Only the lines from the one containing "replace_parts(made, *(stretch.node(layer) for" down to the one containing "by its relief." should be printed, exactly as they stand, ends included.

··· Data lines

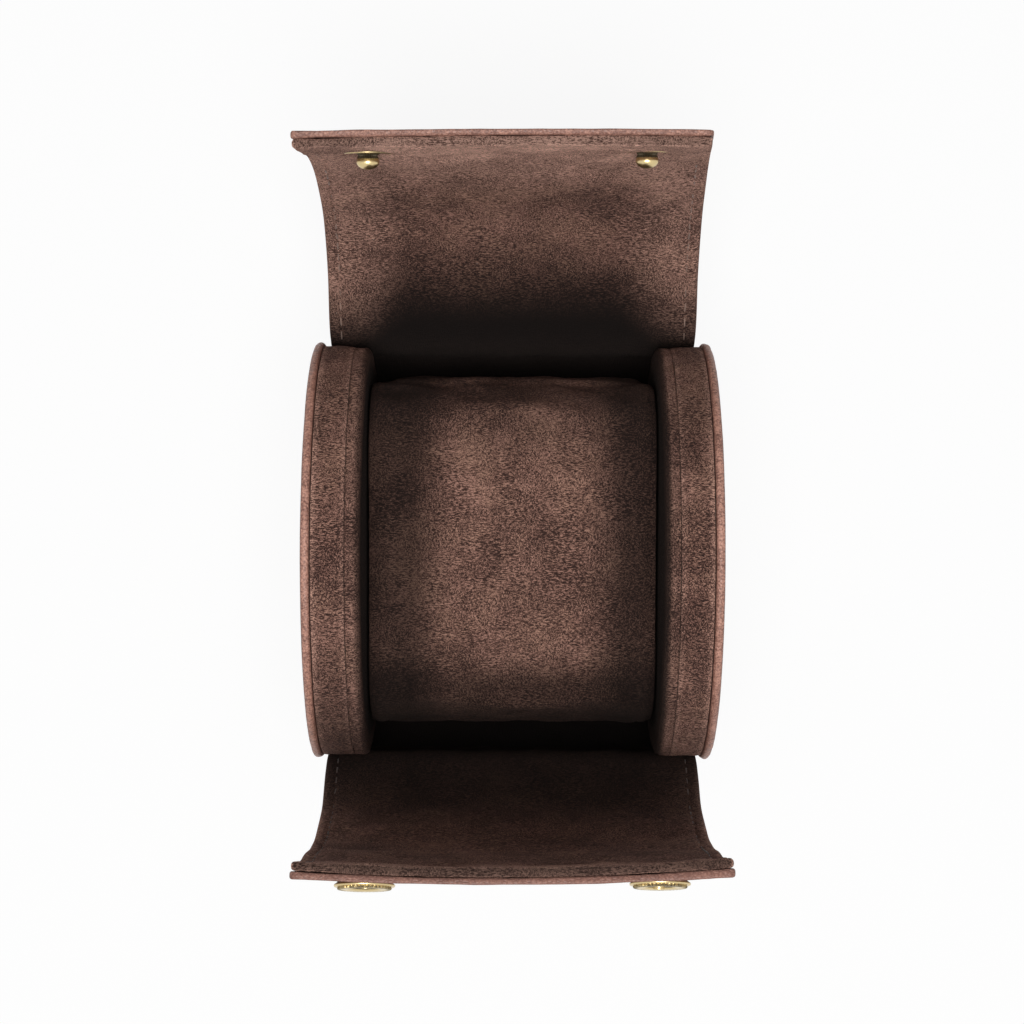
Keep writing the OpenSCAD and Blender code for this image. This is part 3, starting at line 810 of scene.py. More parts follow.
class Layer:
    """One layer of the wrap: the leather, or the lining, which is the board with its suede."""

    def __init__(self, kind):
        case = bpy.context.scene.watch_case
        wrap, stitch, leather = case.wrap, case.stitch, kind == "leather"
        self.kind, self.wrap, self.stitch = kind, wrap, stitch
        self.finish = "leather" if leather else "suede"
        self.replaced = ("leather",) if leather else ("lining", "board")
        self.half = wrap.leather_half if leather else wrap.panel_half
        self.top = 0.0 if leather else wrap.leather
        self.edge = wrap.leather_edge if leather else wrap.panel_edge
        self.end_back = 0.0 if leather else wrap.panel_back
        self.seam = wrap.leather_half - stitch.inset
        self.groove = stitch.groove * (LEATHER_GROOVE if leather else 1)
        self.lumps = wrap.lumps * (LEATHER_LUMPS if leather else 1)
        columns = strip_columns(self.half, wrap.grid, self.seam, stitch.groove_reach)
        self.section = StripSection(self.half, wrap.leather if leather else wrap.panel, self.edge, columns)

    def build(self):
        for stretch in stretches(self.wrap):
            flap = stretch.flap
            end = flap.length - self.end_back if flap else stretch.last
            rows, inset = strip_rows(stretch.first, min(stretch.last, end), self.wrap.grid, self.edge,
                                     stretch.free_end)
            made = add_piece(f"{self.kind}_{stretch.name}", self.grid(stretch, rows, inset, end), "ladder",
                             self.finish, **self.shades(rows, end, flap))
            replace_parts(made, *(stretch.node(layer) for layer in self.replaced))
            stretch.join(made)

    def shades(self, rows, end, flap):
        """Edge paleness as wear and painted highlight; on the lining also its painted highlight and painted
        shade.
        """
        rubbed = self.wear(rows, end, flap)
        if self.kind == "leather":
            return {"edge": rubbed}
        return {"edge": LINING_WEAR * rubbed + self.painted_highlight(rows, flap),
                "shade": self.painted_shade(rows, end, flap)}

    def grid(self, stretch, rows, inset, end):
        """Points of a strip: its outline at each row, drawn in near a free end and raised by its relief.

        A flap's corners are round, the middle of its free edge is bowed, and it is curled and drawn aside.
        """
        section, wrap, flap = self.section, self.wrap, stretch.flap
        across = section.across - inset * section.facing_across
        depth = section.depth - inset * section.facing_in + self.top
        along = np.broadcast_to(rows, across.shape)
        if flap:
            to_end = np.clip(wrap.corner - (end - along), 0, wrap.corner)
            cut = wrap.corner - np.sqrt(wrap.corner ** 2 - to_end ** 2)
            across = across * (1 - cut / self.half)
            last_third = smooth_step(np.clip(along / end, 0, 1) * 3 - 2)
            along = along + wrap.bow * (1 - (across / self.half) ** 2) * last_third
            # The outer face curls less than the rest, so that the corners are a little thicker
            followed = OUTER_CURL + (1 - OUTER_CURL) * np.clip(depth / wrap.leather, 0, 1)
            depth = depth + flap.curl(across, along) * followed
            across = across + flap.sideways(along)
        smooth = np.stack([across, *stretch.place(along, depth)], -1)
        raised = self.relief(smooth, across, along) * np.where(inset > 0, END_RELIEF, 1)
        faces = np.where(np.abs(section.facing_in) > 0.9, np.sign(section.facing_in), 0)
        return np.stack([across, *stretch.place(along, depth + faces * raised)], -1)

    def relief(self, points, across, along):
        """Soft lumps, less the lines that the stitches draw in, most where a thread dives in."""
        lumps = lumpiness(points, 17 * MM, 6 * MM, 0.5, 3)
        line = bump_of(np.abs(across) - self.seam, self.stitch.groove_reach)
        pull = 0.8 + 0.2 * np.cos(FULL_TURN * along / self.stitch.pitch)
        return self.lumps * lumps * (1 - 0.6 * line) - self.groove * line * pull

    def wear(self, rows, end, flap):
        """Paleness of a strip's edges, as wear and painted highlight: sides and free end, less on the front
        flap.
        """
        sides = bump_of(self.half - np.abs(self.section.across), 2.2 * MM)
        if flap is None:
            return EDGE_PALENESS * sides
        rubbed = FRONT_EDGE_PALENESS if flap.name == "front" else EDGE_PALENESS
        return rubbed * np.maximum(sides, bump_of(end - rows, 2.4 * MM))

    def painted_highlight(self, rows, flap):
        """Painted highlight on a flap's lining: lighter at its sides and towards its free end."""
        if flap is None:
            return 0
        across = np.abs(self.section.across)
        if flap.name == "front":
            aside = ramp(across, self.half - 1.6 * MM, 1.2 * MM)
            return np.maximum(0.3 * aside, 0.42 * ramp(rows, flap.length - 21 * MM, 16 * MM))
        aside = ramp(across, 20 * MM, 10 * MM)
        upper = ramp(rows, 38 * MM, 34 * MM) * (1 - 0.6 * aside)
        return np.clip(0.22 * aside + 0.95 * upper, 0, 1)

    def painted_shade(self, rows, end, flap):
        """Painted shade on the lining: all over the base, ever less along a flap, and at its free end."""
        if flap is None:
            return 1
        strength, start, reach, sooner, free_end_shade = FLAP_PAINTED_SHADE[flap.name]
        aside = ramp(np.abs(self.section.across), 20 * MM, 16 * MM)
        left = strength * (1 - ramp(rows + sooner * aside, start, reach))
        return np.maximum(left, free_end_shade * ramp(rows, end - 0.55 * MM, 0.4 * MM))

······

## Result:
            replace_parts(made, *(stretch.node(layer) for layer in self.replaced))
            stretch.join(made)

    def shades(self, rows, end, flap):
        """Edge paleness as wear and painted highlight; on the lining also its painted highlight and painted
        shade.
        """
        rubbed = self.wear(rows, end, flap)
        if self.kind == "leather":
            return {"edge": rubbed}
        return {"edge": LINING_WEAR * rubbed + self.painted_highlight(rows, flap),
                "shade": self.painted_shade(rows, end, flap)}

    def grid(self, stretch, rows, inset, end):
        """Points of a strip: its outline at each row, drawn in near a free end and raised by its relief.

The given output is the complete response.